We have been in a period of warmer-than-normal weather that has all of our rivers fishing like it is still summer. But the best dry-fly fishing is still ahead of us. We will not see the big blue wing olive hatches of fall until we string together some cooler weather. These tiny but abundant mayflies emerge by the millions every year, but not until colder weather settles in.
All of my recent guide trips have been very good. Both our brown and rainbow trout are aware that our days are getting shorter and are looking for every opportunity to feed.
Currently we have a lot of options. dry fly, nymphing and streamer fishing are all effective at times.
Most days I have been starting my guests with nymph rigs and working the faster water sections of the river. This technique is keeping our rods bent, as this type of water is full of wild rainbows. My best approach has been to fish one large nymph, normally a #10 bead head isonychia or stonefly. I will follow the large nymph with two smaller nymphs tied directly to the hook bend. I will normally choose a #16 BH pheasant tail followed by a beadless #18 flash back pheasant tail or caddis pupa.
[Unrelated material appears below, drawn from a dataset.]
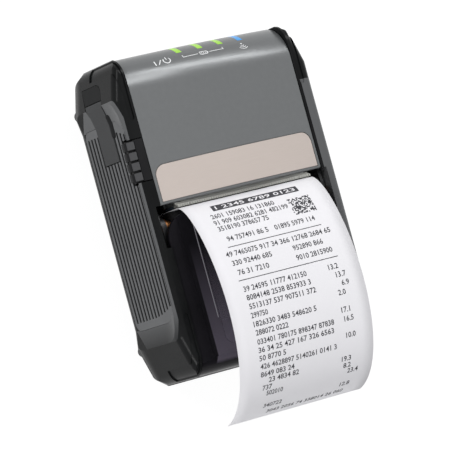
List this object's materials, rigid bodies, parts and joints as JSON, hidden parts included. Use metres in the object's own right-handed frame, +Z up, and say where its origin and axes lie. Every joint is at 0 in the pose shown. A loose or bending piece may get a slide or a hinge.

This is my go-to method for fishing the non-hatch periods of the day.
Dry-fly activity is now possible at any time of day in flurries that pop up here and there. There are isolated places where the insect activity is good, but the vast majority of the river will not see steady insect activity until the cold-weather blue wing olives start up.
If you are set on fishing the dry fly, then covering lots of water is the way to go: if you are observant there are always a few fish sticking their heads up. Many times a move of only a short distance may reveal activity. Isonychia dry flies are still a good searching pattern, and all Delaware trout are also suckers for small rusty spinners.
But olives are the main staple in the trout’s diet, and as this month progresses, they will become about the only food source available to the trout. As the larger insects fade out there will be a major shift in how the trout use the river. Much of the river environment will become void of fish, as the trout population transitions from summer holding water to the slowest pools and eddies. This movement is essential so that the trout can feed efficiently on the smaller insects. So late-season success is always tied directly to how well you search the slow water flats and tail outs of the bigger pools.
Once the olives are established I like to fish a few dry flies that always get the job done. My favorites are traditional Catskill-style dry flies, CDC Knock Down Duns, Hackle Wing Cripples and Hackle Wing Spinners. All of these flies are fished small and all are tied to imitate olives. I will try #16 through #20 flies, but the #18 is usually the sweet spot.
One last note: Many people are unaware of just how long the trout will stay active and continue surface feeding each year. It continues long after most of us have given up due to uncomfortable weather.